Dynasty at the Mandarin Oriental
Very good food indeed, with superb lemon king prawns, though dining room rather large and impersonal. Moderate.
Long Kei, 7B Largo do Senado
Not the cheapest in town, but excellent seafood and fine dim sum for lunch. Moderate / expensive.
Thai, 27E Rua Abreu Nunes
Slightly dingy street in this little Thai enclave on the city centre, but a modern restaurant serving really good and healthy portions of Thai staples. The Tom Kha Kai (chicken and coconut soup) was fragrant, sweet and spot on.

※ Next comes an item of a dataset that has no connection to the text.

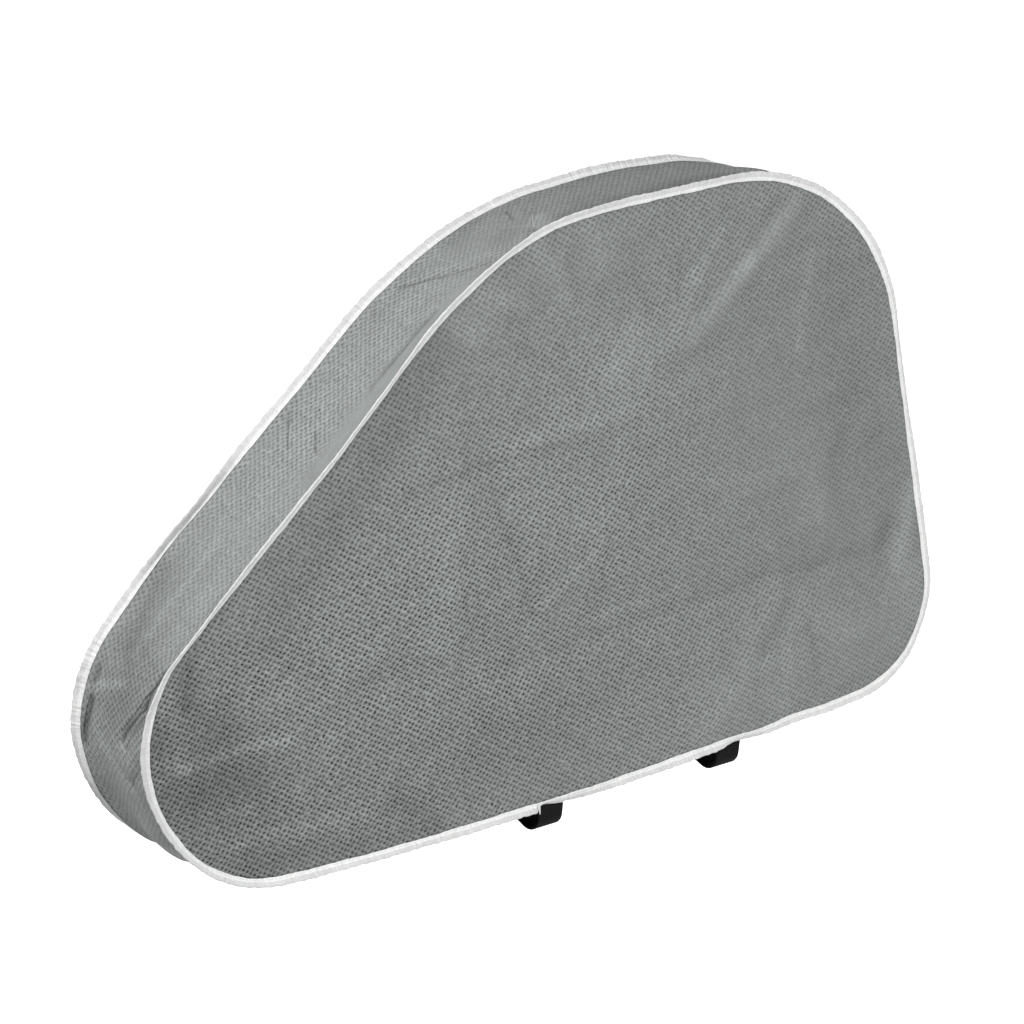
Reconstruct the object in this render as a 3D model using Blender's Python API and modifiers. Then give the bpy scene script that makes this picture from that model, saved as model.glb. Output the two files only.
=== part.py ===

Inexpensive.
Mezzaluna at the Mandarin Oriental
Ironically, this Italian meal was possibly the finest dining experience I had in my Oriental trip. Mezzaluna is a chic dining room, with a very comfortable, but modern, contemporary feel – not just in its decor, but also in its cuisine. Most of the food is more California does Italy than auhentic, but it was just delightful: superb wood-fired pizzas, light and simple homemade pastas with seafood, a wonderful dish of chargrilled butterfly prawns in spicy garlic butter served with basil risotto and real Michelin star quality desserts. There’s a pretty serious wine list, but we chose the excellent Redoma 1996 from the Douro, at around £20.00; little more than retail price in the UK. Excellent service and a buzzing atmosphere. Expensive.
It is incredible to see so many small traditional Chinese grocers shops stacked with herbal teas, fruit and dried fish, yet also selling a wide range of inexpensive Portuguese wines. To be honest, this is not the place from which to bring back lots of wine. Though the Portuguese selection is fantastic, many of the wines are available in the UK at similar prices. The few shops specialising in fine wines of Bordeaux or the New World have some fantastic stock, but the prices are pretty eyewatering. The supermarket at the corner of Rua de Xagai and Rua de Pequim has a good selection, and the Ferry Terminal has some very upmarket claret.